De l’usage que l’on fait du monde, on s’ennuie ou pas.
Je m’ennuie de la honte d’être encore vif de sorte que je culpabilise de cette autonomie qui me permet de lacer mes chaussures sans m'étaler la gueule sur le parquet.
Ici et maintenant, de jour ou en soirée, l’offre est généreuse. Un coup de RER, je suis dans le Vexxin, un coup de vélo et je suis sur les hauteurs de Saint Cloud, un coup de moto et je suis à Barbizon et ses barbouilleurs, Fontainebleau et ses sentiers. Un coup de bagnole, le kayak sur la galerie et je suis à Boulogne à pagayer sur la Seine autour de l’île Seguin.

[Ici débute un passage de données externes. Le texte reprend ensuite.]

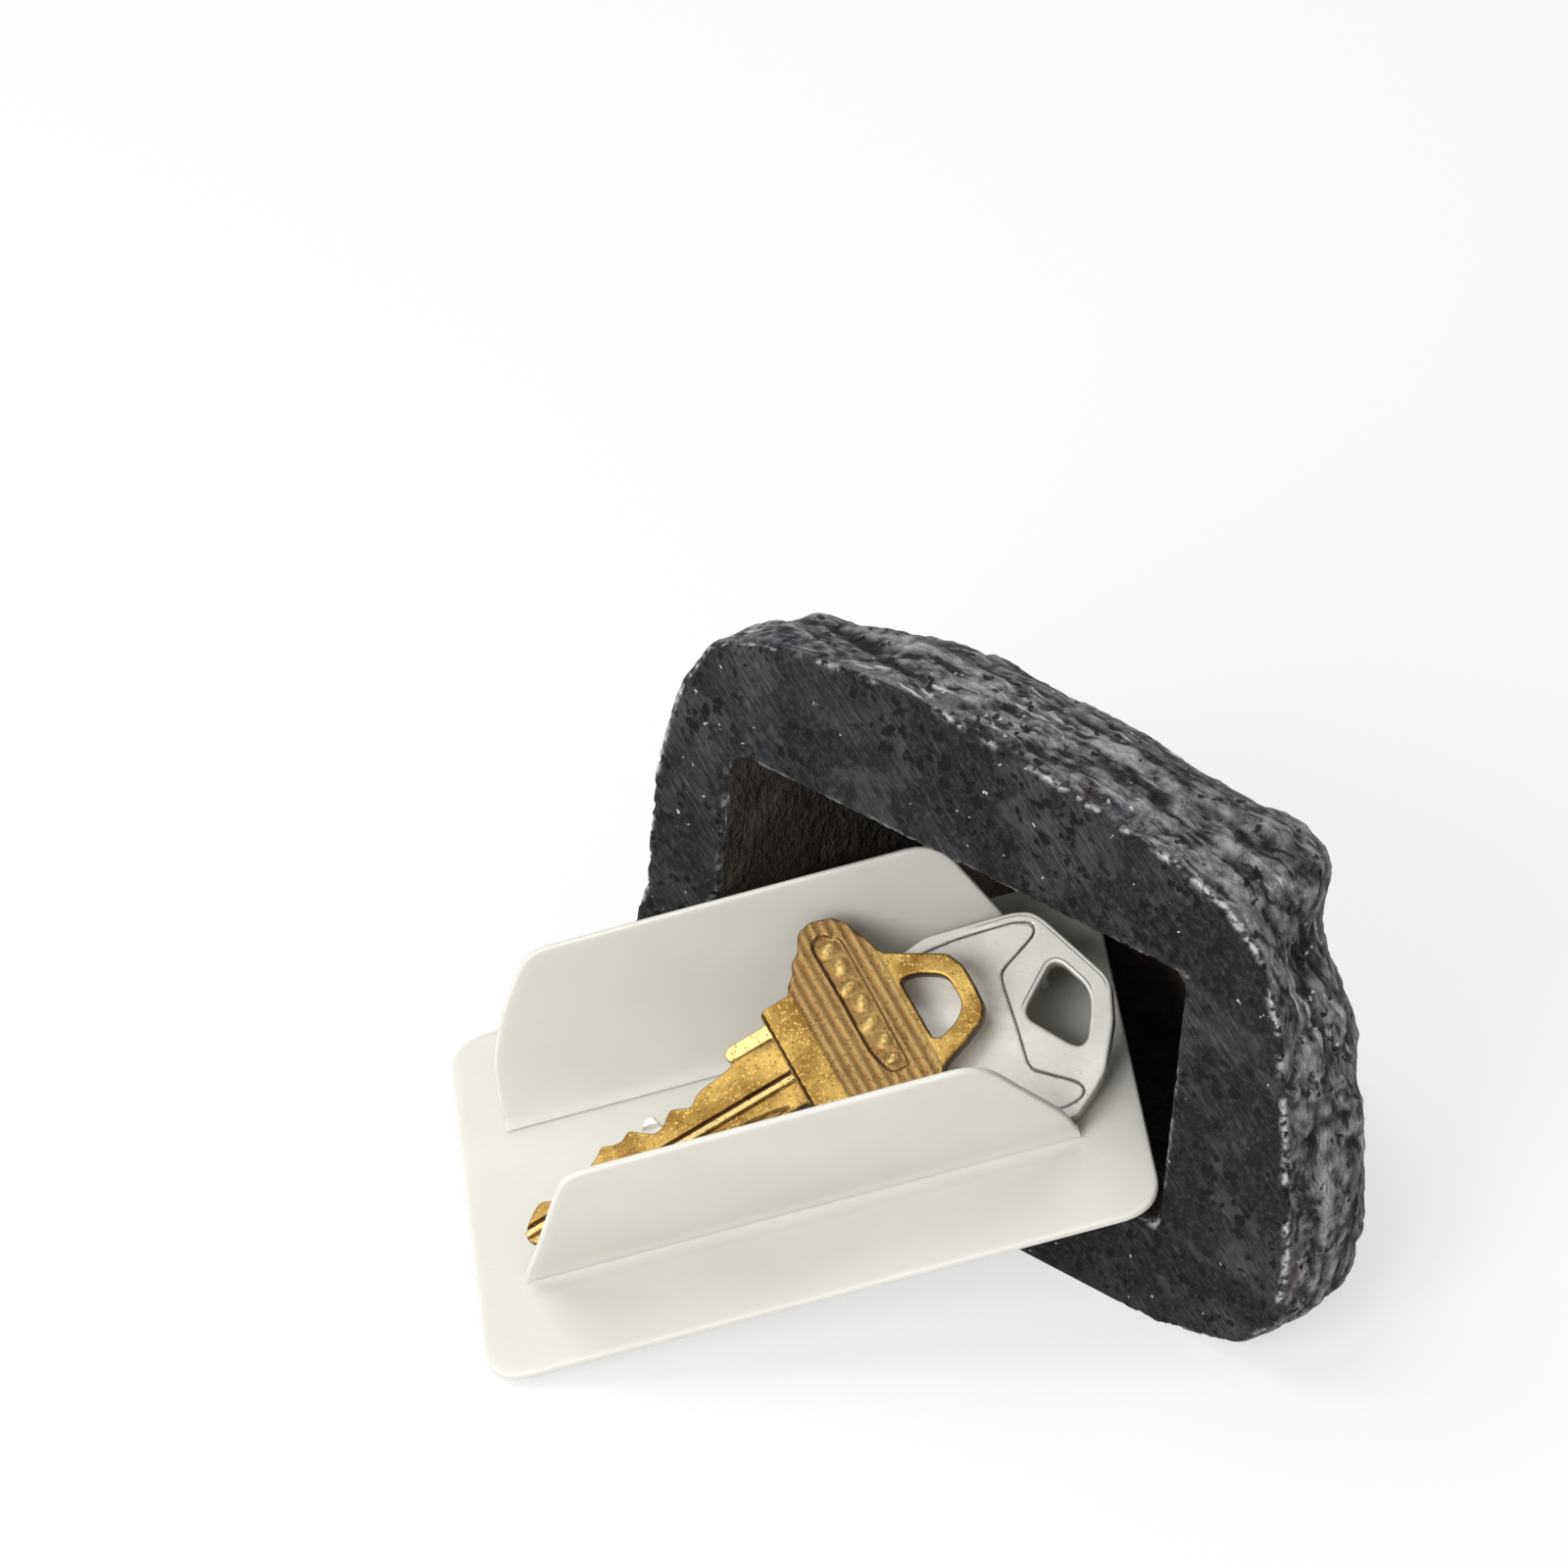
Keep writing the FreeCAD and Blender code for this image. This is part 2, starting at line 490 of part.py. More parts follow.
polygon(panel, [(8.9, half - 3.0), (9.8, half - 2.0), (11.2, half - 2.2), (12.2, half - 3.6),
                (12.2, -half + 3.6), (11.2, -half + 2.2), (9.8, -half + 2.0), (8.9, -half + 3.0)])
pocket(brass, panel, "brass_panel_cut", "Dims.brass_panel_deep")
for number, at in enumerate((5.6, 7.0, 13.6)):
    rib = new_sketch(brass, "brass_rib_%d" % number, lift="Dims.brass_thick")
    polygon(rib, [(at, -half - 1), (at, half + 1), (at + 0.5, half + 1), (at + 0.5, -half - 1)])
    pocket(brass, rib, "brass_rib_cut_%d" % number, "Dims.brass_rib_deep")
groove = new_sketch(brass, "brass_groove", lift="Dims.brass_thick - Dims.brass_collar_deep")
polygon(groove, [(-reach - 1, -1.6), (-0.6, -0.5), (-0.6, -1.4), (-reach - 1, -2.5)])
pocket(brass, groove, "brass_groove_cut", "Dims.brass_groove_deep")
brass_seat = Place(Vec(0, dim("brass_v"), dim("brass_w")), Rot(Vec(1, 0, 0), dim("brass_lean")))
brass_lay = Place(Vec(dim("brass_u"), dim("brass_q"), 0), Rot(Vec(0, 0, 1), dim("brass_turn")))
brass_tip = Place(Vec(0, 0, 0), Rot(Vec(0, 1, 0), -dim("brass_dip")))
brass.Placement = insert_place * brass_seat * brass_lay * brass_tip

# -------------------------------------------------------------- check and save
doc.recompute()
for thing in doc.Objects:
    if "Invalid" in thing.State or "Error" in thing.State:
        raise ValueError("%s %s" % (thing.Name, thing.State))
for body in (rock, plate, far_wing, near_wing, silver, brass):
    solid = body.Shape
    if len(solid.Solids) != 1 or not solid.isValid():
        raise ValueError(body.Label + " is not one valid solid")
    box = solid.BoundBox
    print(body.Label, "volume", round(solid.Volume, 1), "box", [round(v, 2) for v in (
        box.XMin, box.XMax, box.YMin, box.YMax, box.ZMin, box.ZMax)])
    solid.exportStep("parts/%s.step" % body.Label)
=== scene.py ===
import math
from functools import partial
from types import SimpleNamespace
import bpy
import numpy as np
from mathutils import Matrix, Vector, noise
from mathutils.geometry import delaunay_2d_cdt


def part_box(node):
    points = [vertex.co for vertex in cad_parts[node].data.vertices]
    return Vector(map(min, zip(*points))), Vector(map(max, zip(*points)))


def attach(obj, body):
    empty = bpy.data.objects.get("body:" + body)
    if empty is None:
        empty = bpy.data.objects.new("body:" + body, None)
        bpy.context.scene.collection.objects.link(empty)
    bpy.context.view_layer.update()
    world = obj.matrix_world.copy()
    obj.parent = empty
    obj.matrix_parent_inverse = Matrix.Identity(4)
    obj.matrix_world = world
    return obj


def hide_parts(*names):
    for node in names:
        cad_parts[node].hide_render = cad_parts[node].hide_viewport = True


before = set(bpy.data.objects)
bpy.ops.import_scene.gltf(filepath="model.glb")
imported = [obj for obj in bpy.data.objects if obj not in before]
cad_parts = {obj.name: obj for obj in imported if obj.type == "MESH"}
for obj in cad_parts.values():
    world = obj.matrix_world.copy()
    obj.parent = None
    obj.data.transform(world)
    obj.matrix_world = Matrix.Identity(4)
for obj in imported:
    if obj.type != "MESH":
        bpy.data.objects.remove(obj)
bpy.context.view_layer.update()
scene = bpy.context.scene
perMetre = 1000.0  # the frame is in metres, sizes here are in millimetres unless a name says otherwise
print("stage: frame loaded,", len(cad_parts), "nodes")


# small helpers used by every piece

def tone(red, green, blue):
    # a colour as a paint chart gives it, 0 to 255
    parts = [c / 255.0 for c in (red, green, blue)]
    return tuple([c / 12.92 if c <= 0.04045 else ((c + 0.055) / 1.055) ** 2.4 for c in parts] + [1.0])


def paints(look):
    return SimpleNamespace(**{name: tone(*parts) for name, parts in look["tones"].items()})


def feed(tree, node, values):
    # a socket is linked, a plain value is set
    for key, value in values.items():
        if isinstance(value, bpy.types.NodeSocket):
            tree.links.new(value, node.inputs[key])
        else:
            node.inputs[key].default_value = value


def place(tree, kind, inputs=None, **settings):
    # a new node's outputs
    made = tree.nodes.new("ShaderNode" + kind)
    for key, value in settings.items():
        setattr(made, key, value)
    feed(tree, made, inputs or {})
    return made.outputs


def wire(tree, kind, inputs=None, **settings):
    return place(tree, kind, inputs, **settings)[0]


def blend(tree, factor, first, second):
    return place(tree, "Mix", {0: factor, 6: first, 7: second}, data_type="RGBA")[2]


def sums(tree, operation, first, second):
    return wire(tree, "Math", {0: first, 1: second}, operation=operation)


def times(tree, first, second):
    return sums(tree, "MULTIPLY", first, second)


def coats(tree, colour, *layers):
    # lays paints over a colour; each has a mask, a strength and a tone
    for mask, strength, paint in layers:
        colour = blend(tree, times(tree, mask, strength), colour, paint)
    return colour


def weighed(tree, start, *parts):
    # adds masks to a starting value, each with its own weight
    for mask, weight in parts:
        start = wire(tree, "Math", {0: mask, 1: weight, 2: start}, operation="MULTIPLY_ADD")
    return start


def bumpOf(tree, strength, distance, height):
    return wire(tree, "Bump", {"Strength": strength, "Distance": distance, "Height": height})


def spread(tree, value, low, high):
    # 0 at low and 1 at high, with an eased run between them
    return wire(tree, "MapRange", {0: value, 1: low, 2: high, 3: 0.0, 4: 1.0},
                interpolation_type="SMOOTHSTEP")


def newGroup(name, inputs):
    # a group with number inputs, their starting values, and one output, Mask; given holds what comes in
    group = bpy.data.node_groups.new(name, "ShaderNodeTree")
    for socketName, start in inputs.items():
        made = group.interface.new_socket(socketName, in_out="INPUT", socket_type="NodeSocketFloat")
        made.default_value = start
    group.interface.new_socket("Mask", in_out="OUTPUT", socket_type="NodeSocketFloat")
    given = group.nodes.new("NodeGroupInput").outputs
    return group, given, group.nodes.new("NodeGroupOutput")


def pattern(group, tree, **values):
    return wire(tree, "Group", values, node_tree=group)


def maskOf(tree, name):
    # a mask that the mesh carries
    return place(tree, "Attribute", attribute_name=name)["Fac"]


def newMaterial(name):
    material = bpy.data.materials.new(name)
    material.use_nodes = True
    tree = material.node_tree
    return material, tree, tree.nodes["Principled BSDF"]


def added(name, data):
    thing = bpy.data.objects.new(name, data)
    scene.collection.objects.link(thing)
    return thing


def setMasks(mesh, masks):
    for name, values in masks.items():
        layer = mesh.attributes.new(name, "FLOAT", "POINT")
        layer.data.foreach_set("value", np.clip(values, 0.0, 1.0).astype(np.float32))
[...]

Le Louvre, Orsay, Marmottant, Jacquemart André ont de quoi satisfaire mon snobisme et si je veux m’encanailler, je traîne à Barbés. Si je tente le diable, je sors du périf Porte de la Chapelle ou traverse le rond point de l’Arc-de-Triomphe à moto. Pour l’exotisme je zone à pied vers Stalingrad du canal Saint Martin au port de l’Arsenal. Un besoin de chaleur humaine? Métro, ligne 13, H: 18.00/19.00! Un besoin d’aventure? Changer à Châtelet! Le soir, les théâtres de la rue de la Gaité sont au bout de la rue Raymond Losserand. La fuite est aussi possible par Montparnasse et le TGV. Les éditeurs parisiens rue Huygens ou à l’Odéon attendent mon manuscrit mais je n’en ferais rien.
Je m’ennuie, certes mais je garde précieusement ce luxe dans l’antichambre de la naïveté.